Bordeaux on my return I found to be quite Americanized. The quiet uniforms of our soldiers were neutralizing the bright reds and blues of our ally. The little blue tables were often covered by a khaki arm, and many new signs proclaimed "American Bar," those houses which had specialized in German beers before the war having painted "American" over the name of the Rhine country.
There is a large American hospital here completely equipped and ready to receive and take good care of the flood that will soon be pouring in. An American private telephone line has been built to Paris by Americans, and with our gradual assimilation of the railway system of France we are "carrying on" well from here.
HE American Ambulance, the American Field Service as it was in the old days, is dead. The spirit of bonne camaraderie and intimacy which each member felt for the others; the time when, members of no army, we served with the French, on equal terms with the poilus in the trenches and the officers on the staff; when, responsible to no one, we served the cause and the god Adventure, content with the past and with no thought for the morrow, --- has passed. With the coming of army discipline and system, with governmental organization and routine, the old days are gone. We are sorry, selfishly, to see them go; but we cannot and would not have it otherwise. The Ambulance Service is now proudly enrolled under Old Glory, and is broader and greater than it ever could have been as a volunteer organization. We rejoice that it is so, and are proud that we have been a part of it. So, hail to the new United States Army Ambulance Corps! The men of the Old Ambulance salute you!
LITTLE group of us stands together in the darkness, with the deck rising and falling beneath our feet. We are silent and pensive.
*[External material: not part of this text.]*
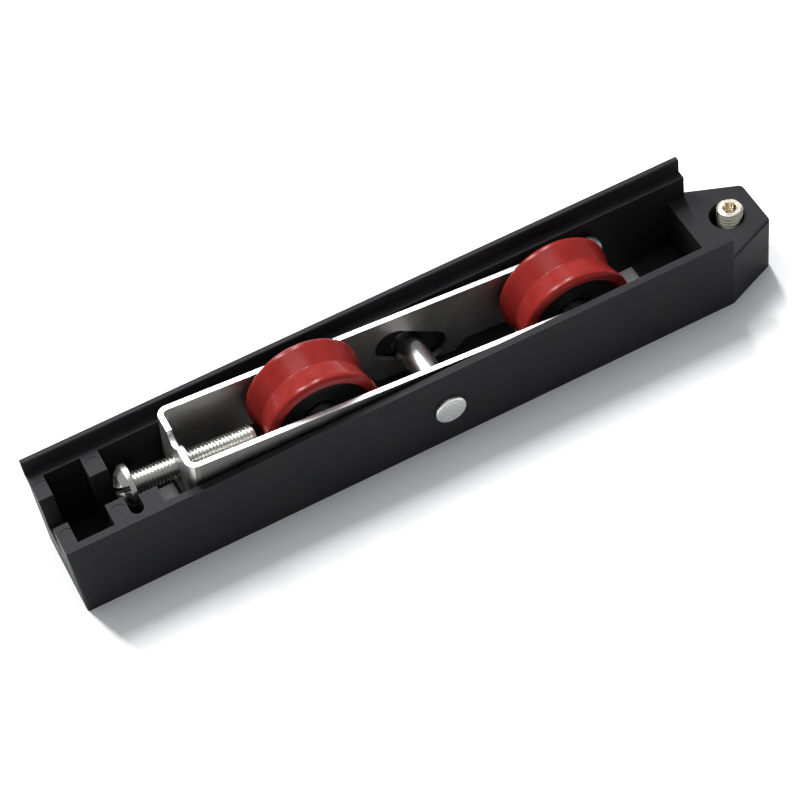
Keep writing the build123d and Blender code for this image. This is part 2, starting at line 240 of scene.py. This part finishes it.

The last lights of Bordeaux are fading in the mist, and with them France. The boat has been running up and down the wide harbor all day, and now in the darkness is making a dash for the open sea, hoping to outwit the enemy lurking in the depths.
Up there, far to the north of those lights, the great guns thunder and the sky glimmers with star-shells. Men are fighting, and struggling, and dying, and laughing over their Pinard, but it is not for us. We have finished for a while. Of course we are coming back, but furlough is not offered often enough to be refused lightly. We feel a queer mixture of sadness, and happiness, and relief. The life has worked its way into our hearts, and the call to return rings in our ears. But the relief from the tenseness and the joy of anticipation of America and Home exceeds all else. The wind blowing across the waves starts somewhere in America, and we take deep breaths. Soon we shall be home, shall see our friends, and shall lead a life of luxurious ease again for a short space of time.
We walk around the deck and then, taking out our pipes, settle down in our steamer chairs and puff thoughtfully. All is peace and quietness here, the spray breaking over the bow and the waves lapping against the sides. It is hard to realize that the earth is shaking in a cataclysm only a little north, but we know that this must be endured until the power of Germany is destroyed---that the world may be as peaceful as is the sea tonight.